Epigenomic Markers for Heritable Risk of Preeclampsia

Preeclampsia (PE) affects 8–10% of women in the US. Long-term consequences include development of maternal hypertension and hypertension in offspring. The familial risk of PE is well established, though underlying mechanisms are unknown. In this study, our goal was to identify differentially methylated genes common to both maternal peripheral blood cells (MPBCs) and placental tissue of fetal origin in order to determine potential epigenomic markers of heritable PE risk. Methylation quantification of individual CpG dinucleotides in MPBCs and placental tissue from women with and without PE was determined using the Illumina Infinium methylation array (n=6/group).

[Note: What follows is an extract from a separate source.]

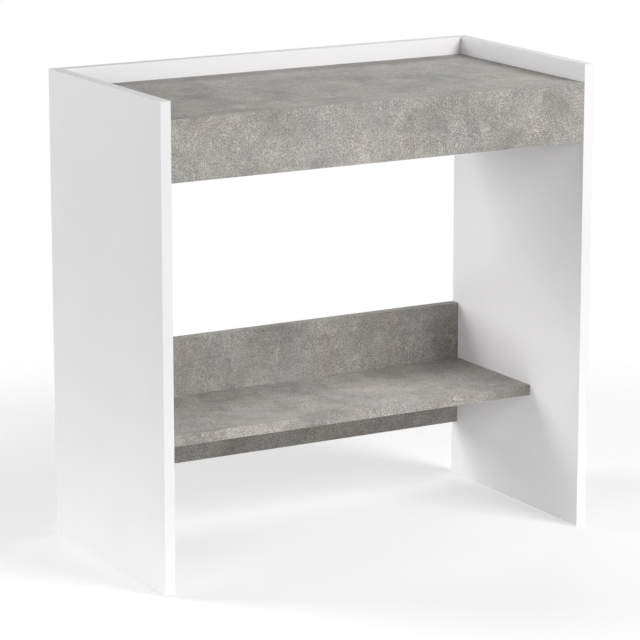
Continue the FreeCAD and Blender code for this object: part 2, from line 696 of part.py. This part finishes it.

Gain of methylation was seen in 218 CpG dinucleotides from MPBCs, and ~34% of these changes were also present in placenta. Significant methylation loss was observed in 123 CpG dinucleotides, and ~28% of changes were also present in placenta. Validation of methylation was determined by bisulfite sequencing. Differentially methylated loci were primarily located in non-CpG island regions of genes with known roles in angiogenesis, inflammation and metabolic regulation. This study provides novel evidence for the mechanisms underlying heritable risk for PE, implicating differential transgenerational DNA methylation in key genes associated with the etiology and consequences of PE and suggest that these may serve as novel biomarkers for PE screening.